How to Use Happy Birthday Images for a Friend Without Being Cringey

How to Use Happy Birthday Images for a Friend Without Being Cringey

Let’s be real. We've all been there, staring at a blank text box or a stagnant Instagram story draft at 8:00 AM because it’s your best friend’s birthday and you have absolutely nothing to post. You want something that screams "I care about you," but instead, you’re scrolling through generic, low-res graphics of clipart balloons and sparkly font that looks like it was designed in 2004. Finding happy birthday images for a friend shouldn't feel like a chore, yet here we are, stuck between the "too cheesy" and the "too low-effort" categories.

The digital birthday wish has replaced the physical card for a lot of us. It’s the modern-day "thinking of you." But there’s a massive gap between a thoughtful visual and a pixelated meme that looks like it was salvaged from a defunct MySpace page. If you want to actually make your friend feel seen—and maybe get a genuine "thank you" instead of a courtesy heart emoji—you have to think about the psychology of the image you’re sending. It’s about the vibe.

Why Most Happy Birthday Images for a Friend Fail the Vibe Check

Most people just go to Google Images, type in the keyword, and grab the first thing they see. Big mistake. Huge. These images are often cluttered, dated, and lack any personality. A study by the Pew Research Center once noted that digital communication is increasingly visual, but quality matters more than frequency. When you send a generic image, you’re basically saying, "I remembered your birthday, but I didn't want to spend more than three seconds on it."
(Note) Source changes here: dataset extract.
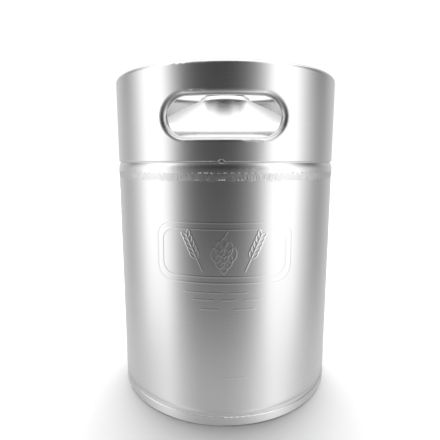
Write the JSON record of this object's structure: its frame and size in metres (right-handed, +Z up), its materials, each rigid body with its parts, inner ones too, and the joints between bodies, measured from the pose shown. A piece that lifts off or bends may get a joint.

Friends deserve better. Honestly, the "vibe" of your friendship should dictate the art. Is it a "roast" friendship where a funny, slightly ugly photo of them is better? Or is it a sentimental bond where a high-quality, aesthetic sunset with a simple "HBD" works? The disconnect happens when people choose images that don't match the internal logic of the relationship.

The Aesthetic Shift in 2026

We’ve moved past the era of "Live, Laugh, Love" typography. Nowadays, "aesthetic" is king. This means minimalism, muted tones, or very specific "core" aesthetics—like cottagecore, dark academia, or even Y2K retro. If your friend is into a specific subculture, a generic cake photo won't cut it. They want something that looks like it could be a wallpaper.

Finding the Right Visual Language

Think about the platform. What works for a WhatsApp message is a total disaster for a Pinterest board or an Instagram Story. On Instagram, the happy birthday images for a friend need to be 9:16 aspect ratio. If you post a square image on a story, it looks lazy. You’ve got to fill that screen.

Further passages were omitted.